No segundo caso, uma menina de oito anos foi vítima de violência sexual praticada por um tio. O caso foi julgado em primeira instância e o réu condenado. No entanto, ao decidir sobre o recurso impetrado, a 12ª Câmara de Direito Criminal do Tribunal de Justiça de São Paulo reformou a decisão desclassificando o fato, que passou de estupro de vulnerável para importunação sexual, bem mais brando, e reduzindo a pena de 18 anos de prisão para um ano e quatro meses em regime aberto. O argumento para tanto foi de que não houve conjunção carnal (penetração), portanto não havia que se falar em estupro de vulnerável.

As duas situações narradas envolvem o crime de estupro de vulnerável que, tecnicamente, se caracteriza pela pratica de conjunção carnal ou qualquer outro ato libidinoso com menor de 14 anos ou com alguém que por enfermidade ou deficiência mental não tem o necessário discernimento para consentir ou, ainda, com quem, por qualquer outra causa, não pode oferecer resistência.

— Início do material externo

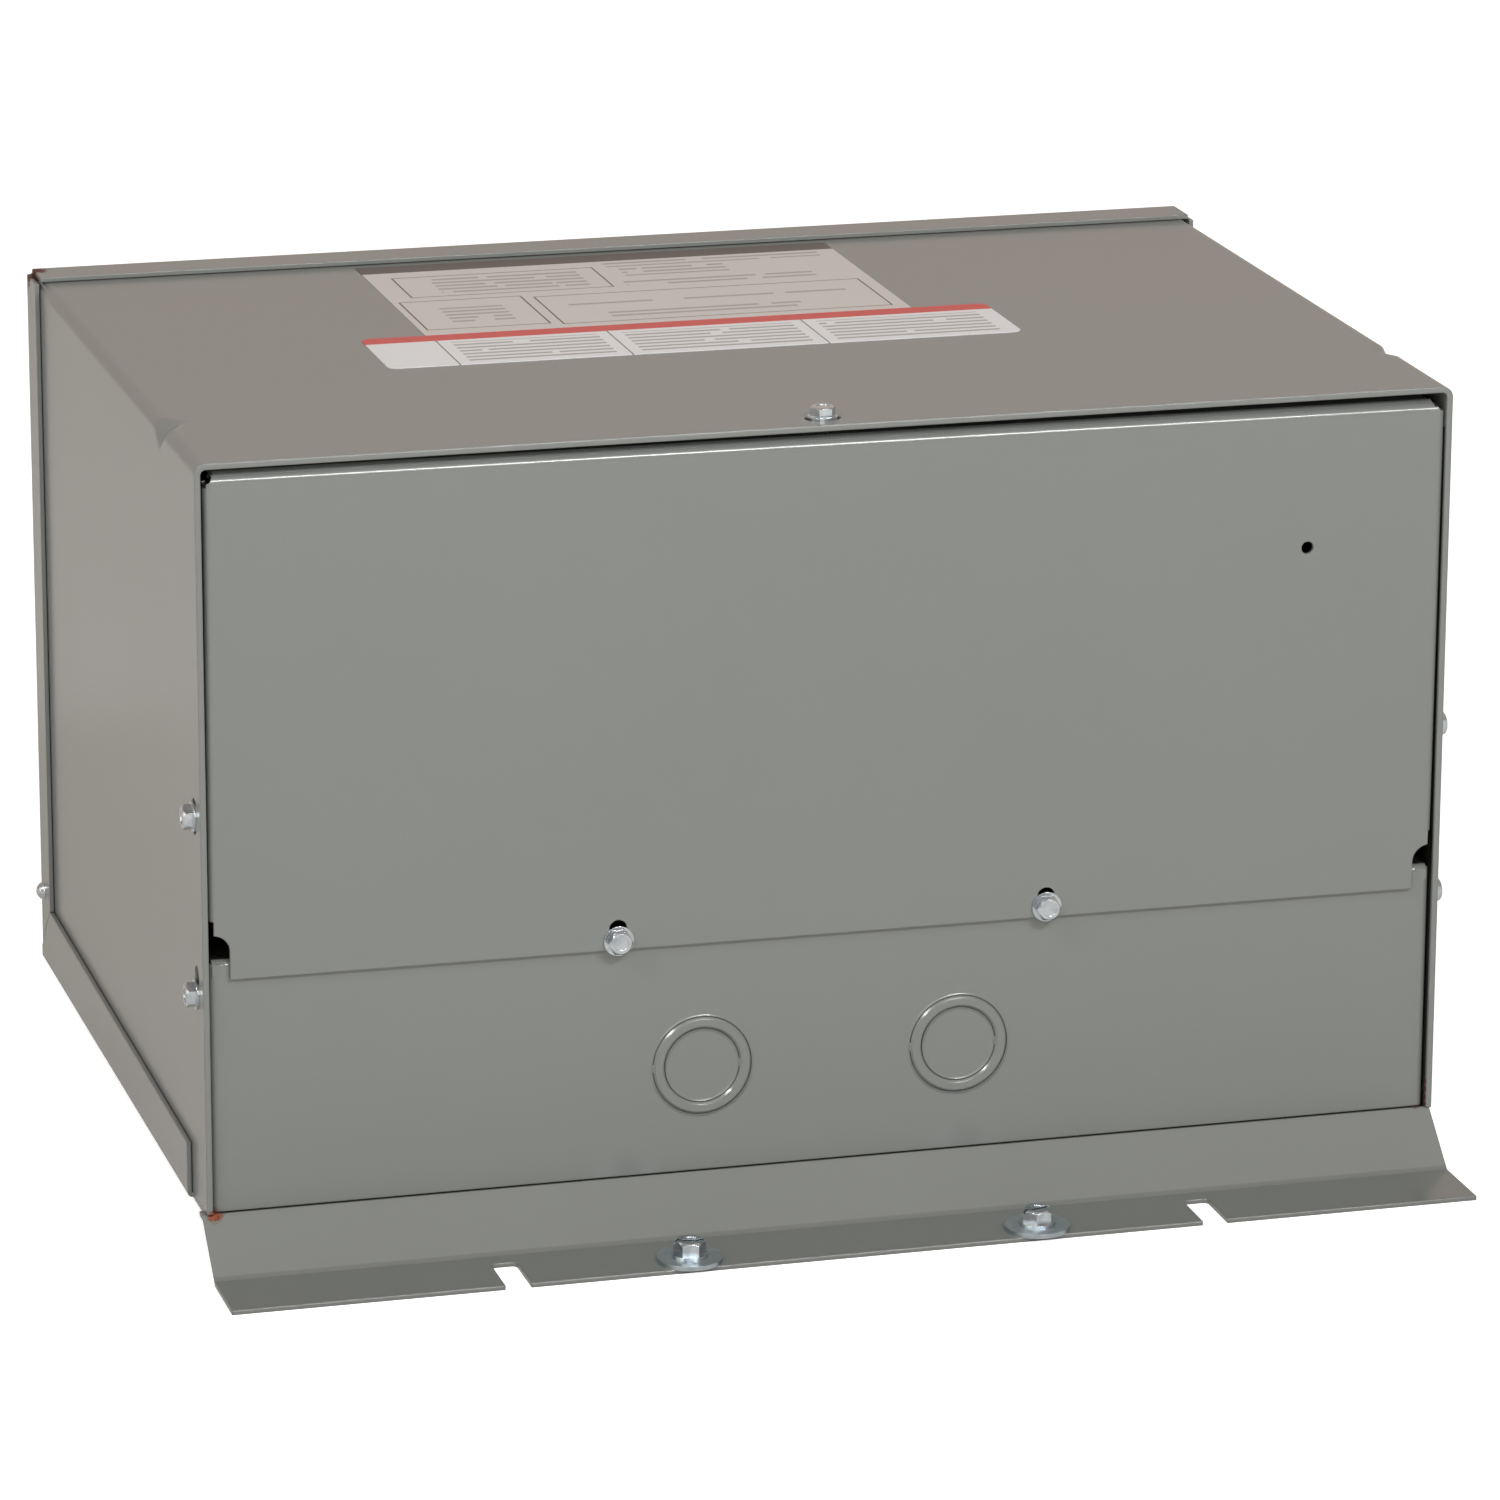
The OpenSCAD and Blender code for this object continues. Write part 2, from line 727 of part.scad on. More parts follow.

No primeira caso, o estupro estaria configurado pelo impedimento em oferecer resistência, uma vez que a vítima alegou que não estava em seu juízo normal. Mas os julgadores preferiram acreditar que uma jovem que se manteve virgem até os 21 anos decidiu conscientemente perder a virgindade com um sujeito em um quartinho no meio de uma festa numa relação de seis minutos ao invés de acreditar que ela foi dopada.

No segundo caso, o estupro se daria pela presunção de violência em razão da idade, mas os desembargadores preferiram acreditar que a violência sexual contra uma menina de oito anos pode ser "leve" e não caracterizar estupro de vulnerável.

Me parece que, nos dois casos, o que se verifica é uma distorção na noção do que é a violência sexual. Quando é que nós vamos realmente entender que para caracterização do estupro não é necessário que o crime seja praticado com uma arma ou com agressão física? Que não importa quem é a vítima, qual foi a sua atitude ou as circunstâncias do crime? Quando vamos entender que qualquer violência sexual praticada contra uma criança ou adolescente é extremamente grave, independentemente de ter ou não havido penetração?

O fato é que, enquanto não pararmos de relativizar essa violência, seremos uma país permissivo com a prática e não venceremos a vergonhosa marca do registro de um estupro a cada oito minutos.